+++ MATERIAL PROVIDED +++
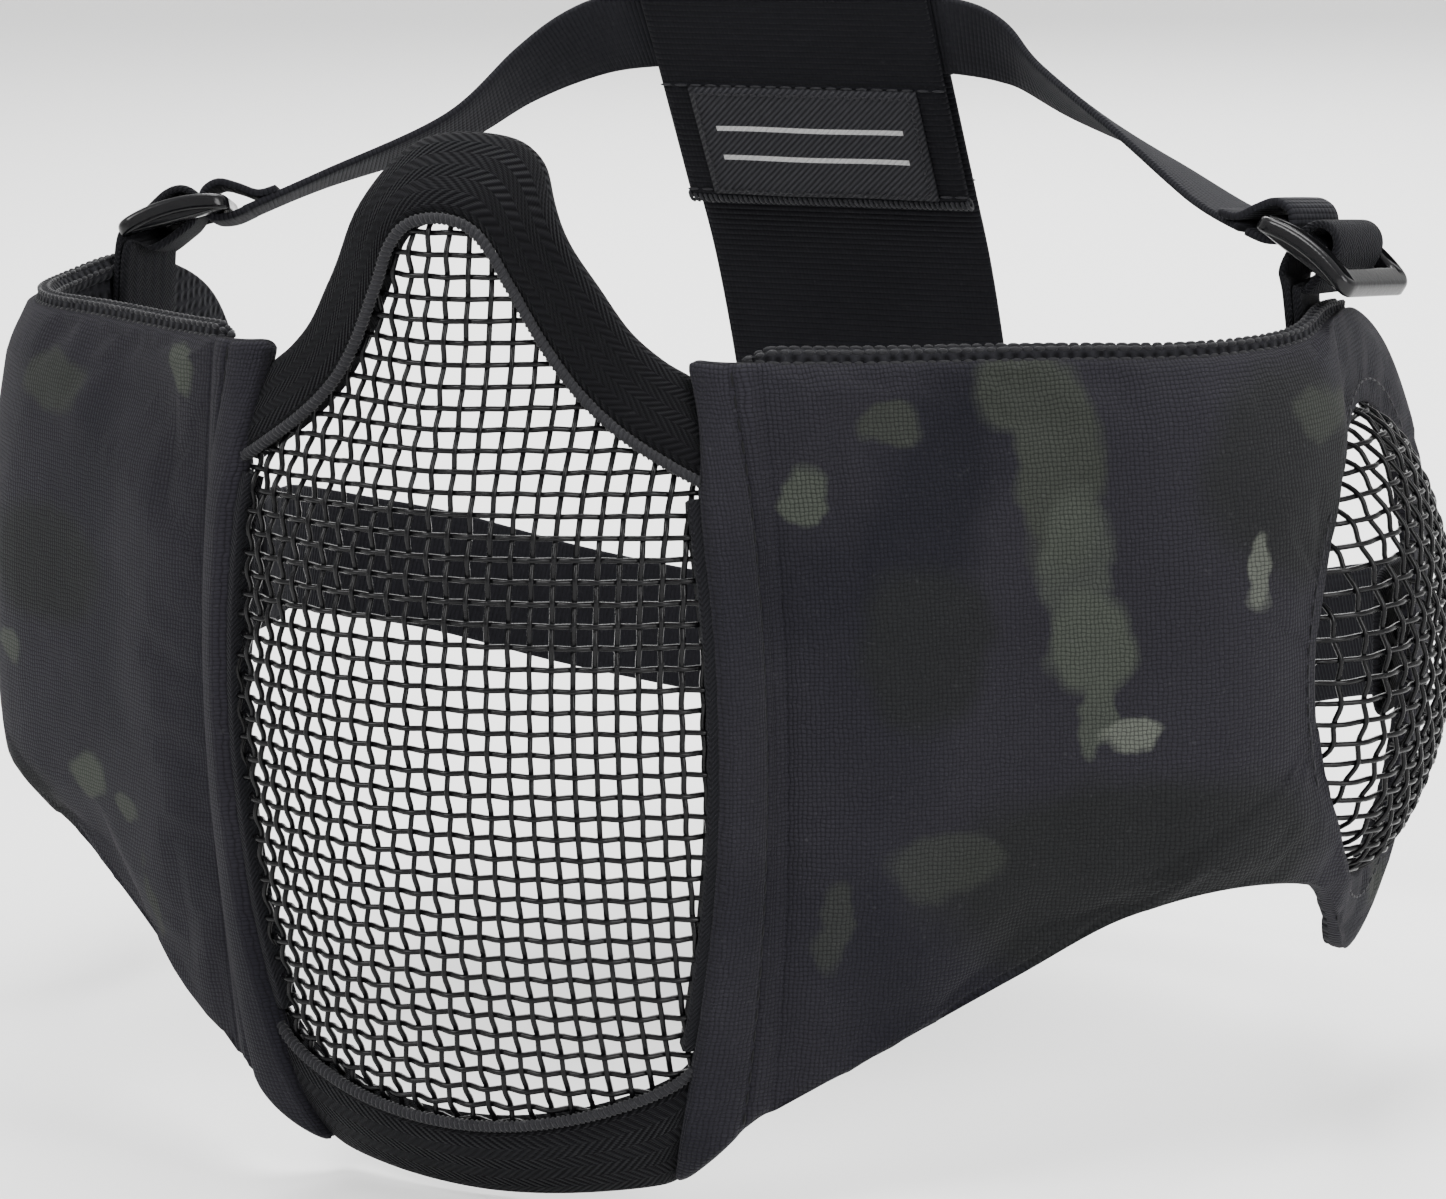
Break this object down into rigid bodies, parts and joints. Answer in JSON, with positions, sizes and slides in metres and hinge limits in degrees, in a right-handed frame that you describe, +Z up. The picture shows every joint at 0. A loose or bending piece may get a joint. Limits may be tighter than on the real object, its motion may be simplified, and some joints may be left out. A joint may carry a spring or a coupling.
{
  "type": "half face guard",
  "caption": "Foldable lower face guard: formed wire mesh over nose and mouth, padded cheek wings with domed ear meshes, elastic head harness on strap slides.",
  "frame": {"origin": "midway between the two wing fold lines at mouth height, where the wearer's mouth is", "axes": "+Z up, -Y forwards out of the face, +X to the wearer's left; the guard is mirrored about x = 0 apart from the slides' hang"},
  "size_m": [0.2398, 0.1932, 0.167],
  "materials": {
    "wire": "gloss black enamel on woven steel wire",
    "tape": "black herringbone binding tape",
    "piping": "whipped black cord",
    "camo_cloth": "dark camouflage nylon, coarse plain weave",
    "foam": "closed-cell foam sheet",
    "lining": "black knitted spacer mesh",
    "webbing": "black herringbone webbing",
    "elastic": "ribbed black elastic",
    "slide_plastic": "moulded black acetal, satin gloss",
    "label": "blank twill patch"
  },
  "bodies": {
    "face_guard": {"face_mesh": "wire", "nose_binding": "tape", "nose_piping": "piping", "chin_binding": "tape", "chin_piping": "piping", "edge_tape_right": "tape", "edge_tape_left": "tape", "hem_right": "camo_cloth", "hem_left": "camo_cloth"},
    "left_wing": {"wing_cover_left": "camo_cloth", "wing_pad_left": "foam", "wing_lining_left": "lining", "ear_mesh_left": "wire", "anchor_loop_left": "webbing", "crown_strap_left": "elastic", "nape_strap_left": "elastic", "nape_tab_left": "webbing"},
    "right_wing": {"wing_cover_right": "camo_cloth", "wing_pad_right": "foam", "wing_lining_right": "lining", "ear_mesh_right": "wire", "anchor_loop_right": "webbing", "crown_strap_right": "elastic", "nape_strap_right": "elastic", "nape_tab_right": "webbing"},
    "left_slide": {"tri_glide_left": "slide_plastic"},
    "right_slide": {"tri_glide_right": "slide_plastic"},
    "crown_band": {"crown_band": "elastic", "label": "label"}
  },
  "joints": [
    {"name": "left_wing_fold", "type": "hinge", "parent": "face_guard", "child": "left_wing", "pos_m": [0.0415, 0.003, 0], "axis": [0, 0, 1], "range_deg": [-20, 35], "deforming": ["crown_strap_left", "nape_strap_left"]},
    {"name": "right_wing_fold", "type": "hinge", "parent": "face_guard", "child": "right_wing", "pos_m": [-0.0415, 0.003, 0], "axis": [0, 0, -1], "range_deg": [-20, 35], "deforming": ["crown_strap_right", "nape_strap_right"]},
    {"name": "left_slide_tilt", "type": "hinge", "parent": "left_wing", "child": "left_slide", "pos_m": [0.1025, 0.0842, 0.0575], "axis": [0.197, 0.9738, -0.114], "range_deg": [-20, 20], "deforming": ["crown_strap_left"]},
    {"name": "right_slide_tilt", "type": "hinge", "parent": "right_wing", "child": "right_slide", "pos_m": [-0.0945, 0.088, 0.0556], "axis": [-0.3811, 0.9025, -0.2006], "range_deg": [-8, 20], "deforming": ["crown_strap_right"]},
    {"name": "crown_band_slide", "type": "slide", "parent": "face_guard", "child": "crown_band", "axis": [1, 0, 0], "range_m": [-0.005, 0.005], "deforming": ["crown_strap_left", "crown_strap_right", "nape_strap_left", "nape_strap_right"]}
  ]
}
+++
▶ **WHAT YOU NEED TO DO**
Which lines include the word "joints"? List them all.

▶ **CORRECT RESPONSE**
Break this object down into rigid bodies, parts and joints. Answer in JSON, with positions, sizes and slides in metres and hinge limits in degrees, in a right-handed frame that you describe, +Z up. The picture shows every joint at 0. A loose or bending piece may get a joint. Limits may be tighter than on the real object, its motion may be simplified, and some joints may be left out. A joint may carry a spring or a coupling.
  "joints": [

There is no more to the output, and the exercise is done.